Last week the Texas Legislature began its biennial attempt to reckon with the cost of providing health-care coverage in retirement for the teachers and other education employees who have dedicated their careers to service in Texas public schools.
For more than 30 years now the state has funded its TRS-Care health plan for retired school employees on a pay-as-you-go basis, two years at a time. The pay-as-you-go funding was originally supposed to be merely a stopgap while the Legislature figured out how to provide the long-term funding mechanism needed to sustain the program. Now, all these many years later, the costs of this approach are becoming increasingly apparent, and the result is a pressing need for the Legislature to provide a major new infusion of money to keep TRS-Care solvent through the 2018-2019 biennial budget period starting in September of next year.
State legislators on the Joint Interim Committee to Study TRS Health Benefit Plans heard hours of testimony on this issue on March 30, including invited testimony from Texas AFT legislative spokesman Ted Melina Raab. The bottom line is that current inadequate funding streams leave TRS-Care $1.6 billion short of the estimated amount needed just to keep the program in place through August 2019 without premium increases or benefit cuts.
Last year the Legislature had to put in $768 million in extra funding to keep TRS-Care solvent through the end of the current biennium. Next time the deficit will more than double, and it is projected to keep going up and up in later years if the state fails to replace the inadequate pay-as-you-go system.
Retirees themselves already pay plenty for their TRS-Care coverage, out of pensions that are seldom if ever adjusted with cost-of-living increases. As a group they pay 35 percent of the cost of their coverage currently, in the form of premiums and out-of-pocket costs. The state contributes an amount equaling 1 percent of active school employees’ payroll. The resulting state share of total plan costs is about 25 percent.
Active school employees contribute another 0.65 percent of their paychecks to fund TRS-Care, accounting for 16 percent of the total money dedicated to the program. School districts pay another 0.55 percent of active payroll, putting their share of total plan costs at 14 percent.
With roughly 15,000 more retirees added to the TRS-Care ranks each biennium and with medical and especially drug costs rising far faster than active employees’ pay, all these contributions combined have begun to fall well short of what’s required to keep TRS-Care intact. As a result, the survival of TRS-Care has depended on intermittent infusions of additional cash from the state, occasional premium and benefit restructuring, and higher premiums and out-of-pocket costs for retirees.

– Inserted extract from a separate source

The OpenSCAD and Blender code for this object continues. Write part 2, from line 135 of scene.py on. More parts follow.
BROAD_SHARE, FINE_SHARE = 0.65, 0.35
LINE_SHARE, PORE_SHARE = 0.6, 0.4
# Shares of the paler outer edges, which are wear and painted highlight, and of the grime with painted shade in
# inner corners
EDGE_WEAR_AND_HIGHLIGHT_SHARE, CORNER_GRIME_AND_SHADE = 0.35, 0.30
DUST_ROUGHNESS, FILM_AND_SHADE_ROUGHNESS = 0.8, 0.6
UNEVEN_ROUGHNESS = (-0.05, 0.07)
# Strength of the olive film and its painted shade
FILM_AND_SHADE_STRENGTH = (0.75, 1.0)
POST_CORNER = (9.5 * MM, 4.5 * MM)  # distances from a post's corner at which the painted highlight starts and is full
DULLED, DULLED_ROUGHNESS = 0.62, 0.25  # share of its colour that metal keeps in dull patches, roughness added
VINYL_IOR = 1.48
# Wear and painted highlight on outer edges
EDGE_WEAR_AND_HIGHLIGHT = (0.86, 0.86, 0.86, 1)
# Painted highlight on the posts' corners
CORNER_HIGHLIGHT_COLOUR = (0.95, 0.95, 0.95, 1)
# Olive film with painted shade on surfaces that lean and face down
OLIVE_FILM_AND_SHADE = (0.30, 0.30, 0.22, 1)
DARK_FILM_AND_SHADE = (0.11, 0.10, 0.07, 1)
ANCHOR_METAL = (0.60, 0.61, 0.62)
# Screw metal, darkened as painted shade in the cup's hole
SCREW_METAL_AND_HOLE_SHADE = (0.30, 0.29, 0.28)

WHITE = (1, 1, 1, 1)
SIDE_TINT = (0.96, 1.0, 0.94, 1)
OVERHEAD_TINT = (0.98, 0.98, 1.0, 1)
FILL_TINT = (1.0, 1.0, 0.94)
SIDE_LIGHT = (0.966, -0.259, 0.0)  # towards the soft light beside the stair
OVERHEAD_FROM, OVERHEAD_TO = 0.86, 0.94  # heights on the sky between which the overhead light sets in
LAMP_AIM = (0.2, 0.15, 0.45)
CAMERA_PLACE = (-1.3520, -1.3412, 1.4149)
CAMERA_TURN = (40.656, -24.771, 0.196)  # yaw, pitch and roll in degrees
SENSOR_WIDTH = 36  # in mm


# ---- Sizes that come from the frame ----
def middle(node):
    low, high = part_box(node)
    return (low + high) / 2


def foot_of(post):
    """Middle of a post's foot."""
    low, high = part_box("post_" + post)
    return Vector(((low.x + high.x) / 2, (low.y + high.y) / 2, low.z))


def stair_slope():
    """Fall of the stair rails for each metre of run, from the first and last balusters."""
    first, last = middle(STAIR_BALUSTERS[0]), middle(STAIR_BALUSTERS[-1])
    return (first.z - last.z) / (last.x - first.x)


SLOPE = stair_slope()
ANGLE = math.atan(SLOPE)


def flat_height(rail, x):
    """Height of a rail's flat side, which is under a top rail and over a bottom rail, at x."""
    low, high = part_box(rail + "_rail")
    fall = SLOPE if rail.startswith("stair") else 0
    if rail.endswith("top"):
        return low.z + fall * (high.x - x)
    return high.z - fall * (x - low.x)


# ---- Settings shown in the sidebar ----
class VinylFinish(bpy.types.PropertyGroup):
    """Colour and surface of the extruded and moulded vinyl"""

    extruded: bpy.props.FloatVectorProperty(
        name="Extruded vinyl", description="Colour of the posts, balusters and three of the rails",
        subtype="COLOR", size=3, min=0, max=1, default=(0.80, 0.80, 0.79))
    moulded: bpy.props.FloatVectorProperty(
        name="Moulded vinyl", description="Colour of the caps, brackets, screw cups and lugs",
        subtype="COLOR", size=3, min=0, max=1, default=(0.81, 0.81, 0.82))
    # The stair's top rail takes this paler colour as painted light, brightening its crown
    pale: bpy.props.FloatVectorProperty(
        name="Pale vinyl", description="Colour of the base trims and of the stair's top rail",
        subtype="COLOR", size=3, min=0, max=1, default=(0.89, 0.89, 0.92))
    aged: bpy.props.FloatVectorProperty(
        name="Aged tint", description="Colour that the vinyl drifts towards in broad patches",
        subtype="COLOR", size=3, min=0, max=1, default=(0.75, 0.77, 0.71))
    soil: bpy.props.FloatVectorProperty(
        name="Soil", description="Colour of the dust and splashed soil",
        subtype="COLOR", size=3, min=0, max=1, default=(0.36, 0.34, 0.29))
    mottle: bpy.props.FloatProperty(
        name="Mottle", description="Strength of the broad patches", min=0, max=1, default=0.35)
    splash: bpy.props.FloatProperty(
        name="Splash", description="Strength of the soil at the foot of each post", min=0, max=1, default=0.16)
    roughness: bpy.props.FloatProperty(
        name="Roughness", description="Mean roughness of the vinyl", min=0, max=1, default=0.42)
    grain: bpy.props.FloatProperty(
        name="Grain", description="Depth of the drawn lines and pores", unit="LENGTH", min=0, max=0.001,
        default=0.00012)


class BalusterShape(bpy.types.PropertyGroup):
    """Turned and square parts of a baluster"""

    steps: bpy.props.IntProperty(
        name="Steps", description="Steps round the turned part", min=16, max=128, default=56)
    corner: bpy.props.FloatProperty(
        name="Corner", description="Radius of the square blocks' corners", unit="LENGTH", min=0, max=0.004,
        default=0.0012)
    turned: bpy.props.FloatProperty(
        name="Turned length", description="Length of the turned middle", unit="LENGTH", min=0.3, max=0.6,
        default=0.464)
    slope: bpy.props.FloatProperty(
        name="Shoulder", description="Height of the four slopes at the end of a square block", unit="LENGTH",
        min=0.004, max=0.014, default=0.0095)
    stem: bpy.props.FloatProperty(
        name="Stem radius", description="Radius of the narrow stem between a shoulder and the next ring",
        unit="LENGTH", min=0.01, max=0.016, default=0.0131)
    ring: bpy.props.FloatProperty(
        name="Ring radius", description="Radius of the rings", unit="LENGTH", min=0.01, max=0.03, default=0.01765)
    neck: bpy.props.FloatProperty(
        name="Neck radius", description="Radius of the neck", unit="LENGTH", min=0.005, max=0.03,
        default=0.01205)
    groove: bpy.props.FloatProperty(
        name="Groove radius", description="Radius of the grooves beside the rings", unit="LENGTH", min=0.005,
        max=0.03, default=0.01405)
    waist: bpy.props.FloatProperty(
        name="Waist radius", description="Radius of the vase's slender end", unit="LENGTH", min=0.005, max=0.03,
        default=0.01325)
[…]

Much of the March 30 hearing was devoted to a discussion of alternative funding scenarios to address the current situation. One way to define the gravity of the problem: If retirees had to absorb the full cost of covering the deficit of $1.6 billion for next biennium, their premiums would have to triple starting in September of 2017. At the same time, school districts would be hard-pressed to afford more contributions given the inadequacy of the current school-finance system, which could be held unconstitutional in the near future by the state supreme court. And active school employees’ are dealing with stagnant pay and bearing the rapidly rising costs of their own coverage under their local district health plans or the state TRS-ActiveCare program.

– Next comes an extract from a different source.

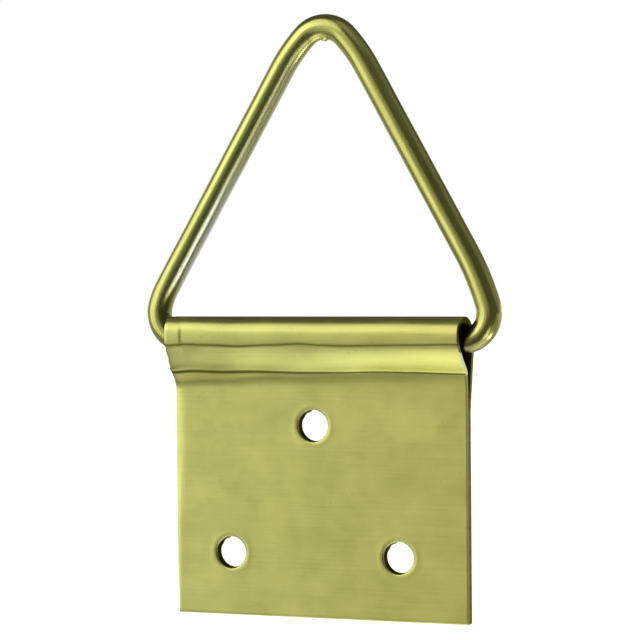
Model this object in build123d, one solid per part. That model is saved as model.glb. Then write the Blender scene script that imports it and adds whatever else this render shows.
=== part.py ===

It all comes down to whether lawmakers will face up to the state’s responsibility to fund the costs of public education, including retiree health care. Legislators often say that providing public education is the number-one job of state government, but that declaration has not always been backed up with the funding required to do the job. For instance, while the state provides a subsidy of about $600 a month per person for the health plan that covers retirees from state agencies, it provides only about $125 a month per person for retired school employees. The state clearly needs to make major and ongoing increases in its TRS-Care contributions.
As Texas AFT’s Melina Raab told the joint committee:
Health-care coverage for retired school employees is a critical benefit yet is simply becoming unaffordable. These health-care programs are only sustainable to the extent they provide coverage that is both adequate to retirees’ needs and is affordable to retirees.

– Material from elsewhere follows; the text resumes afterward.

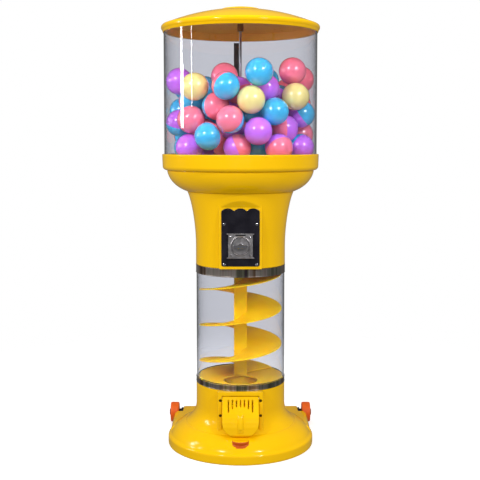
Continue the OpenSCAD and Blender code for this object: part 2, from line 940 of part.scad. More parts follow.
// Height of the lid's outer face at radius r.
function dome(r) = total_h - 7 - 0.000904 * r * r;
module lid() {
    dome_out = [for (i = [0:12]) let (r = 60 + (lid_r - 12 - 60) * i / 12) [r, dome(r)]];
    lid_in = slot_in - 5.7;
    dome_in = [for (i = [0:10]) let (r = lid_in - (lid_in - 40) * i / 10) [r, dome(r) - lid_t]];
    seat = dome(60);
    color("gold") rotate_extrude() polygon(concat(
        [[spigot_r + run, seat]], dome_out,
        arc(lid_r - 9, dome(lid_r - 9) - 9, 9, 70, -20, 6),
        [[lid_r - 3.5, lid_rim_z + 1.5], [lid_r - 5, lid_rim_z], [slot_out, lid_rim_z],
         [slot_out, glass_top + 0.2], [slot_in, glass_top + 0.2], [slot_in, lid_rim_z],
         [lid_in, lid_rim_z]],
        dome_in,
        [[12, seat - lid_t], [spigot_r + run, seat - lid_t]]));
}
// Barrel under the lid that the centre rod's end stands in.
module lid_lock_barrel() {
    low = total_h - 70;
    top = dome(60) - lid_t;
    color("olive") difference() {
        translate([0, 0, low]) cylinder(r = 9, h = top - low);
        translate([0, 0, low - 1]) cylinder(r = rod_r + run, h = total_h - 36 - low);
    }
}
module lid_cap() {
    low = dome(60) + gap;
    color("gold") {
        rotate_extrude() polygon(concat(
            [[0, low], [56, low]],
            arc(54, total_h - 4.5, 3, -20, 70, 5),
            bezier([52, total_h - 1.6], [36, total_h - 0.5], [16, total_h], [0, total_h], 6)));
        translate([0, 0, low - 3.2]) cylinder(r = spigot_r, h = 3.2);
    }
}

// ---- Tilting wheels ----

module tilting_wheel(side) {
    flange_r = 4;
    color("orangered") translate([side * wheel_x, axle_y, axle_z]) rotate([0, side * 90, 0])
        rotate_extrude() polygon(concat(
            [[axle_r + run, 2], [16, 2], [18, 0], [wheel_r - flange_r, 0]],
            arc(wheel_r - flange_r, flange_r, flange_r, -90, 0, 5),
            arc(wheel_r - flange_r, wheel_w - flange_r, flange_r, 0, 90, 5),
            [[18, wheel_w], [16, wheel_w - 2], [axle_r + run, wheel_w - 2]]));
}
module wheel_left() {
    tilting_wheel(-1);
}
module wheel_right() {
    tilting_wheel(1);
}
module wheel_bolts() {
    color("black") for (side = [-1, 1]) {
        translate([0, axle_y, axle_z]) rotate([0, side * 90, 0]) {
            translate([0, 0, inner_block_x - 12]) cylinder(r = axle_r, h = wheel_w + 26.5);
            translate([0, 0, wheel_x + wheel_w - 1.5]) cylinder(r = 10, h = 5, $fn = 6);
            translate([0, 0, inner_block_x - 10.2]) cylinder(r = 8.5, h = 6, $fn = 6);
        }
    }
}
module wheel_brackets() {
    color("black") for (side = [-1, 1]) {
        translate([side * inner_block_x, axle_y, axle_z]) rotate([0, side * 90, 0]) difference() {
            union() {
                cylinder(r = 14, h = 6);
                cylinder(r = 10, h = wheel_x - inner_block_x - 0.5);
            }
            translate([0, 0, -1]) cylinder(r = axle_r, h = 20);
        }
    }
}

// ---- Capsules ----

// Capsules are dropped one at a time. Each takes the lowest of several places, half of them
// against the globe, and rests on the floor of the hopper or on the capsules under it.
touch = 2 * capsule_r + 0.4;
pile_floor = guard_z + 3 + capsule_r;
wall_r = globe_r - clear_t - capsule_r - 2;
rod_clear = rod_r + capsule_r + 0.6;
tries = 120;
chance = rands(0, 1, 2 * tries * capsule_count, 41);

function rest_z(x, y, placed) =
    max(concat([pile_floor],
        [for (p = placed)
            let (d = (x - p[0]) * (x - p[0]) + (y - p[1]) * (y - p[1]))
            if (d < touch * touch) p[2] + sqrt(touch * touch - d)]));
function place_at(k) =
    let (u = chance[2 * k], a = 360 * chance[2 * k + 1],
         r = k % 2 == 0 ? wall_r
             : sqrt(u * wall_r * wall_r + (1 - u) * rod_clear * rod_clear))
    [r * cos(a), r * sin(a)];
function drop_one(placed) =
    let (first = len(placed) * tries,
         spots = [for (k = [first:first + tries - 1])
             let (p = place_at(k)) [p[0], p[1], rest_z(p[0], p[1], placed)]],
         low = min([for (s = spots) s[2]]))
    [for (s = spots) if (s[2] == low) s][0];
function pile(n, placed = []) =
    len(placed) == n ? placed : pile(n, concat(placed, [drop_one(placed)]));

module capsule() {
    difference() {
        sphere(capsule_r);
        sphere(capsule_r - 1.5);
    }
}
module capsules_two_tone() {
    places = pile(capsule_count);
    color("hotpink") for (i = [0:capsule_count - 1]) {
        if (i % 2 == 0) translate(places[i]) capsule();
    }
}
module capsules_plain() {
    places = pile(capsule_count);
    color("mediumorchid") for (i = [0:capsule_count - 1]) {
        if (i % 2 == 1) translate(places[i]) capsule();
    }
}

base_shell();
base_plate();
door_frame();
door_frame_screws();
door_flap();
door_hinge_pin();
dispense_tray();
floor_plate();
lower_band();
tower_tube();
upper_band();
spiral_column();
spiral_turn_1();
spiral_turn_2();
spiral_turn_3();
neck_shell();
neck_floor();
mech_plate();
mech_plate_screws();
mech_face();
mech_face_rivets();
mech_housing();
coin_dial();
crank_handle();
mech_shaft();
mech_pinion();
face_gear();
drive_shaft();
drive_bracket();
wheel_pinion();
wheel_gear();
capsule_wheel();
hub_bush();
wheel_deck();
drop_guard();
drop_chute();
coin_chute();
cash_box();
cash_door();
cash_door_pin();
cash_lock();
hopper_funnel();
hopper_bowl();
bowl_screws();
rod_crossbar();
centre_rod();
rod_nuts();
collar_ring();
globe_tube();
globe_joint_strip();
lid();
lid_lock_barrel();
lid_cap();
wheel_left();
wheel_right();
wheel_bolts();
wheel_brackets();
capsules_two_tone();
capsules_plain();
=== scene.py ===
"""Gumball machine: a clear globe of capsules, a coin-operated neck, a spiral tower and a base.

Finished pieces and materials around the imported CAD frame, in metres. +Z is up and the front
faces -Y.
"""
import json
import math
import random

import bmesh
import bpy
from mathutils import Matrix, Vector


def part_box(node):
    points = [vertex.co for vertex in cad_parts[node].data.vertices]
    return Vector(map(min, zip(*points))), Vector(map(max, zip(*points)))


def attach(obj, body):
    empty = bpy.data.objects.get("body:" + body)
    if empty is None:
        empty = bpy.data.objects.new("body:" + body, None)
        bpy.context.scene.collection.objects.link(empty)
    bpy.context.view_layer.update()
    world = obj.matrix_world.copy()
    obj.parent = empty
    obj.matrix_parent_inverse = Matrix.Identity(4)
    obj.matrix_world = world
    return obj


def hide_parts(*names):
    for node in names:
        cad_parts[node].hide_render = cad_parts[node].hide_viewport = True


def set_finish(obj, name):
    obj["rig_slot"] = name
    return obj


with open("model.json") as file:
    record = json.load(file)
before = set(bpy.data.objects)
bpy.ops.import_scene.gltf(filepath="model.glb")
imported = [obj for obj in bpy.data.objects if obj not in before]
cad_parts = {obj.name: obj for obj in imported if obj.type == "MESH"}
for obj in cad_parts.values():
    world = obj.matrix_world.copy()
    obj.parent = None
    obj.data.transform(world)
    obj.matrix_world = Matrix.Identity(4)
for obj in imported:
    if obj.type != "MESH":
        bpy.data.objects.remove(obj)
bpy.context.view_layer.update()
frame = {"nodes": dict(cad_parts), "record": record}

MM = 0.001
STEPS = 192  # sides of a turned piece
FINE_STEPS = 288  # sides of a tube or a band


def span(node):
    """Heights of a CAD node's lowest and highest points, in millimetres."""
    low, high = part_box(node)
    return round(low[2] / MM, 1), round(high[2] / MM, 1)


def reach(node):
    """How far a turned CAD node reaches from the machine's axis, in millimetres."""
    return round(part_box(node)[1][0] / MM, 1)


# ---- Camera ----

FOCAL_MM = 67.8
SENSOR_MM = 36.0
CAM_SHIFT = -0.04
CAM_X = -0.0014
CAM_DISTANCE = 2.69
CAM_HEIGHT = 0.908
CAM_PITCH = math.radians(5.0)


def make_camera():
    """Looks slightly down at the front from about the height of the neck."""
    data = bpy.data.cameras.new("camera")
    data.lens = FOCAL_MM
    data.sensor_width = SENSOR_MM
    data.shift_y = CAM_SHIFT
    camera = bpy.data.objects.new("camera", data)
    bpy.context.collection.objects.link(camera)
    camera.location = (CAM_X, -CAM_DISTANCE, CAM_HEIGHT)
    camera.rotation_euler = (math.pi / 2 - CAM_PITCH, 0, 0)
    bpy.context.scene.camera = camera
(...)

To Texas AFT members, in fact to almost all public school employees, the answer to the current situation is obvious—we must have a significant and sustained increase in state funding for retired and active school employee health care. The next Legislature must address the health-care affordability crisis for retired school employees and make immediate and ongoing increases in state funding for retired school employees’ health insurance.